Only the lines from the line that has "obj.parent = None" through the line that has "BAG_BACK = 95.0" should be reproduced, exactly and with both ends kept.
···
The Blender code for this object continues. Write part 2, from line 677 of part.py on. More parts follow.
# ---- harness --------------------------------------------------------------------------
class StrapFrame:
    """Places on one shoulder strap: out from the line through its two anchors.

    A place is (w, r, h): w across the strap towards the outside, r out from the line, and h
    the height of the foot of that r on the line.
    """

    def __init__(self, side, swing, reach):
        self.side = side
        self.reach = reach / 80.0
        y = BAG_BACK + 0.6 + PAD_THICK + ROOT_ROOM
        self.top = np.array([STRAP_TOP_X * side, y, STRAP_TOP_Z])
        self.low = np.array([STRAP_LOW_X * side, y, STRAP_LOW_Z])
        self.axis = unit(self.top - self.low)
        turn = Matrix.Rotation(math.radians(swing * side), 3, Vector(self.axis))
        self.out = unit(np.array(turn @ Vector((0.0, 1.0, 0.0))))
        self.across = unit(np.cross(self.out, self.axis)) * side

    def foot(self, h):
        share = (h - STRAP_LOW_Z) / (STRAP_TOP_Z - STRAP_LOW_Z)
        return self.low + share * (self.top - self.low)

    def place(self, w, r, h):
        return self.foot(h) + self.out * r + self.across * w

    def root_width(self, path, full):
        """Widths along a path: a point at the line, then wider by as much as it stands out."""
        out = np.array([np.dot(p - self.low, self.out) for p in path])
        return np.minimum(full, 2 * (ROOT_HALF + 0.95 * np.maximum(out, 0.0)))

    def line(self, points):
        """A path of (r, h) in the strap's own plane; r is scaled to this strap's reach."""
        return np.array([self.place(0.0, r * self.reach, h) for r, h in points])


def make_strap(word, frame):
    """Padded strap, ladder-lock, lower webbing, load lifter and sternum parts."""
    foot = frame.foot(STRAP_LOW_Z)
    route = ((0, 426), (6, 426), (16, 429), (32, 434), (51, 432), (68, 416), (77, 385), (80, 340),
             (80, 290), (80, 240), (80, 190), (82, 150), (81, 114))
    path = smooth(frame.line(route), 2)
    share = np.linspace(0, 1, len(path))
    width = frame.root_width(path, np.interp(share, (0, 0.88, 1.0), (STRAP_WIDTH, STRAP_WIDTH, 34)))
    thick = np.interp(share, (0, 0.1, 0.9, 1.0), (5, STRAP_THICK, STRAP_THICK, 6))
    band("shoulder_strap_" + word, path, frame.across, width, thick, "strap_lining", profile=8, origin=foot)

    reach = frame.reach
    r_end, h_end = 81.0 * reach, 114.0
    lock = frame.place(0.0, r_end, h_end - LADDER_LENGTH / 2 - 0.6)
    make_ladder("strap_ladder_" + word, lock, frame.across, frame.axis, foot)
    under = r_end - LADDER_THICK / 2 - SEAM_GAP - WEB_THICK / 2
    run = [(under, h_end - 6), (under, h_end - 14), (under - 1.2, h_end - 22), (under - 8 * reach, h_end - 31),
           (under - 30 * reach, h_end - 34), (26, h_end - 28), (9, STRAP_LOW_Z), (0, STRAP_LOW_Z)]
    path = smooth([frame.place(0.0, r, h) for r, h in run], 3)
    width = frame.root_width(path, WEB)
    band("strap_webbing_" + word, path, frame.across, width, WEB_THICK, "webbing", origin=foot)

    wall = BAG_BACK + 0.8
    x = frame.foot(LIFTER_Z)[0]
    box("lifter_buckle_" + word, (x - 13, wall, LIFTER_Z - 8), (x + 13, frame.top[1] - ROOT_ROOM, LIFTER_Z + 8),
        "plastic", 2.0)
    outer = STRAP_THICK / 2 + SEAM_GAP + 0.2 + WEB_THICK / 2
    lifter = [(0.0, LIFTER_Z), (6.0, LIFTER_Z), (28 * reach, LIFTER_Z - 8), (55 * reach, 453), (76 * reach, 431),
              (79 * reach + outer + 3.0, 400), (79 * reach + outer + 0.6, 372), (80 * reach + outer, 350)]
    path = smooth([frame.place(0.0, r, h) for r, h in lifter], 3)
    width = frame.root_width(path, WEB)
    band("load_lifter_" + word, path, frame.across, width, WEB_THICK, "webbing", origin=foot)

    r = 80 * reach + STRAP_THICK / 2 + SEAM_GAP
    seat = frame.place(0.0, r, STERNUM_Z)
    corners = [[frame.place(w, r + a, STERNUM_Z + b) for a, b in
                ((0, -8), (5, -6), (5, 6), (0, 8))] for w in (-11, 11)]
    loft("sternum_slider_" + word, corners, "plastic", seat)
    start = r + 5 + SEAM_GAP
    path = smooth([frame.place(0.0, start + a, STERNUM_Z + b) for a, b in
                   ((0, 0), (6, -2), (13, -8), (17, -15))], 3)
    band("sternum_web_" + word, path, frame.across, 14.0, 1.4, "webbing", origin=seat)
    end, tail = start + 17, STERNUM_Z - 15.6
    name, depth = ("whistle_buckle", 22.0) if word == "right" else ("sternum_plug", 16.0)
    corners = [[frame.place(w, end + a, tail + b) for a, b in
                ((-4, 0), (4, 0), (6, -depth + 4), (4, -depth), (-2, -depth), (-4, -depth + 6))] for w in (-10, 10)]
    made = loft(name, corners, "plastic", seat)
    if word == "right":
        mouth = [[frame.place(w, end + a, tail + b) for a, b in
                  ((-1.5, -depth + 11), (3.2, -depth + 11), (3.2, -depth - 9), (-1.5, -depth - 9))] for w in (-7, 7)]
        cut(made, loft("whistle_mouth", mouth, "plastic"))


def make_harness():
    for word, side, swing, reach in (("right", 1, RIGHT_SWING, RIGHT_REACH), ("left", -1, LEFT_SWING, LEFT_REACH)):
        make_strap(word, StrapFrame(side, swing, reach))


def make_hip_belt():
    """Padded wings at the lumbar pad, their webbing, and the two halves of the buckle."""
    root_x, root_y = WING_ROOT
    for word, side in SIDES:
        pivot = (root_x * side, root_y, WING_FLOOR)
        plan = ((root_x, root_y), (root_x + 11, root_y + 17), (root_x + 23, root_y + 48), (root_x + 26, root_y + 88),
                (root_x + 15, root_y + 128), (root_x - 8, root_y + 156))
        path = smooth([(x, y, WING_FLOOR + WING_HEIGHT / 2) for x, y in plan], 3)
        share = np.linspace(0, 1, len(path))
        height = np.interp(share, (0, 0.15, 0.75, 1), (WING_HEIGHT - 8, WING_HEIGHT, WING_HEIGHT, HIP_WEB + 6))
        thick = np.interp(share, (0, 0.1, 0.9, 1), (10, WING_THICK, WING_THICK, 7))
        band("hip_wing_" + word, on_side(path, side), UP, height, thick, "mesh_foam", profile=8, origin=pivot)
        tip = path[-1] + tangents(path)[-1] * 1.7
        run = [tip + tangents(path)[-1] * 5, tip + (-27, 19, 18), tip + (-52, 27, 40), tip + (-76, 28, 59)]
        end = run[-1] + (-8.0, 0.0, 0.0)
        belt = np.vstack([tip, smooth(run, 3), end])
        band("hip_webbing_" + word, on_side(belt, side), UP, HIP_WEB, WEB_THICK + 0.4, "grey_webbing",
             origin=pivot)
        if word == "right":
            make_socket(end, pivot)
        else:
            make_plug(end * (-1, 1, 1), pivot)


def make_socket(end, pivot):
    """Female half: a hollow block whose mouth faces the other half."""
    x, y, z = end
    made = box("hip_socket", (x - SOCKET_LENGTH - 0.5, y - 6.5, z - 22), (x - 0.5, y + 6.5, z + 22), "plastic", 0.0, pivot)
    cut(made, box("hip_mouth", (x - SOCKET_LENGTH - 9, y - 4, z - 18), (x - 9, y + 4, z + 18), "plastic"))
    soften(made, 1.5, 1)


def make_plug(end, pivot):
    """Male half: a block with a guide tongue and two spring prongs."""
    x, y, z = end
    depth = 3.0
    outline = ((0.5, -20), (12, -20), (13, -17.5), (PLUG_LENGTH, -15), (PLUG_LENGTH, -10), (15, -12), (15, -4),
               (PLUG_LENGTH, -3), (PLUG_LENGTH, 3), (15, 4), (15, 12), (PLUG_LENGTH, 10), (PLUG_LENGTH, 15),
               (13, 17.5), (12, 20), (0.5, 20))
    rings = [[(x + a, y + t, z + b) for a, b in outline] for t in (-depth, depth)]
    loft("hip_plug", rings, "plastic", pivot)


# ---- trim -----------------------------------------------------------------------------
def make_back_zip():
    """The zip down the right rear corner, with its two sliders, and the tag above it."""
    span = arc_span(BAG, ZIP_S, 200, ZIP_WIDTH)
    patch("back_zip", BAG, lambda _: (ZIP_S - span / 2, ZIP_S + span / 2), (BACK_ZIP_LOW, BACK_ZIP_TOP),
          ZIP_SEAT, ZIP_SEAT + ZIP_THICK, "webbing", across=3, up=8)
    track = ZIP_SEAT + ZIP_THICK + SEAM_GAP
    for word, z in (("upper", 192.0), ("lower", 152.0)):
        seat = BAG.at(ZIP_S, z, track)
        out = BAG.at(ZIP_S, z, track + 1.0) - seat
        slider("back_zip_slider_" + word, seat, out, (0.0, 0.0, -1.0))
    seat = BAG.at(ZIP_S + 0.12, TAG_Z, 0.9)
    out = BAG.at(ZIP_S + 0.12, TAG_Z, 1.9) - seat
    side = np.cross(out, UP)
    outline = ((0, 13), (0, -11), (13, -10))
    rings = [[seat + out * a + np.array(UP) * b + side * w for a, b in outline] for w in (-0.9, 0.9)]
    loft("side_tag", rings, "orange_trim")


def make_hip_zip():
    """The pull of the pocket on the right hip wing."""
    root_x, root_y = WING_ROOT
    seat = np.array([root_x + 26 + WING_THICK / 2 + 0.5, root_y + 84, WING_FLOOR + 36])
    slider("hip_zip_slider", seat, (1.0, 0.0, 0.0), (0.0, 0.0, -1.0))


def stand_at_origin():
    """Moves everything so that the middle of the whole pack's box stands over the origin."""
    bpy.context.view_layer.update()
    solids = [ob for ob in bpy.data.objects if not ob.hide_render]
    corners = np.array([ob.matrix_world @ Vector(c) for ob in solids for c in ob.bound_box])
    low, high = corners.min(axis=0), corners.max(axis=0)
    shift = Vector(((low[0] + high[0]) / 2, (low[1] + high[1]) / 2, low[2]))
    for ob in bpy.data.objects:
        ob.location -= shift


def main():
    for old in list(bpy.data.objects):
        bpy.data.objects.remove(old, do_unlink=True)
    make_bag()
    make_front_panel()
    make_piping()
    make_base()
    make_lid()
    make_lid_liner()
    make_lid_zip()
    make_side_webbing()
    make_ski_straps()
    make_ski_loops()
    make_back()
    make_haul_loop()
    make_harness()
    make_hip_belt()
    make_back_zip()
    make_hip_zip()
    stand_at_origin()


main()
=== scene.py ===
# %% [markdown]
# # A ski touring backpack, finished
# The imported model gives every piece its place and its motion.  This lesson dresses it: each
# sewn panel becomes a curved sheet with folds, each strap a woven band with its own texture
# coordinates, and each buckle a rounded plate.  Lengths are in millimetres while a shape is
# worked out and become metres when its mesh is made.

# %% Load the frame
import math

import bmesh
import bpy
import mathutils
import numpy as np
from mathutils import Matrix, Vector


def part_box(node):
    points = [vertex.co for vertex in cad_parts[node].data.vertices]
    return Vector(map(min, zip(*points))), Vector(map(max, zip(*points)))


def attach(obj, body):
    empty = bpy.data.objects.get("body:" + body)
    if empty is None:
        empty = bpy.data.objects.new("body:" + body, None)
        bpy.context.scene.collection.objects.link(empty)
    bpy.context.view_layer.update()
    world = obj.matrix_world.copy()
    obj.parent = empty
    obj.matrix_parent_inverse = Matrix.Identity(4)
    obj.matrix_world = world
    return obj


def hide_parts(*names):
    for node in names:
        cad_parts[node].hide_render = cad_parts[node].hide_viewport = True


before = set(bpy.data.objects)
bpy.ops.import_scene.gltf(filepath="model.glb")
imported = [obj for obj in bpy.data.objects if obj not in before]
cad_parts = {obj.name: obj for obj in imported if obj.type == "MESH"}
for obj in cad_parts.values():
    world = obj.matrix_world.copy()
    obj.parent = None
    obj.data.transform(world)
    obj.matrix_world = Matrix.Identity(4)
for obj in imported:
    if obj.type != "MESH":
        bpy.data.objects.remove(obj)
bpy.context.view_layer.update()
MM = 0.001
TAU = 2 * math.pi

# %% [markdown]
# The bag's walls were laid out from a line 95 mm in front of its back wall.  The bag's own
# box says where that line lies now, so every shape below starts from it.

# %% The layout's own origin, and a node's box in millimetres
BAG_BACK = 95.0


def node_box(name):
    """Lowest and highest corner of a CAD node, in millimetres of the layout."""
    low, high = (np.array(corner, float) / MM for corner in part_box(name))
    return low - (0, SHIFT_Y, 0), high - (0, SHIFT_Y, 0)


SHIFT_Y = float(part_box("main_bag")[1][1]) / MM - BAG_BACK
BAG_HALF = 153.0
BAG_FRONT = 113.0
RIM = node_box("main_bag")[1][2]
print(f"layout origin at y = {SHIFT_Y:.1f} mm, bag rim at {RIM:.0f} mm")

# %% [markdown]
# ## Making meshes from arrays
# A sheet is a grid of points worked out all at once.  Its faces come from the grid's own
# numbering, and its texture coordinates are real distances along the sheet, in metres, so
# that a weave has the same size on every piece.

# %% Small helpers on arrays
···
> **EXERCISE RESULT**:
    obj.parent = None
    obj.data.transform(world)
    obj.matrix_world = Matrix.Identity(4)
for obj in imported:
    if obj.type != "MESH":
        bpy.data.objects.remove(obj)
bpy.context.view_layer.update()
MM = 0.001
TAU = 2 * math.pi

# %% [markdown]
# The bag's walls were laid out from a line 95 mm in front of its back wall.  The bag's own
# box says where that line lies now, so every shape below starts from it.

# %% The layout's own origin, and a node's box in millimetres
BAG_BACK = 95.0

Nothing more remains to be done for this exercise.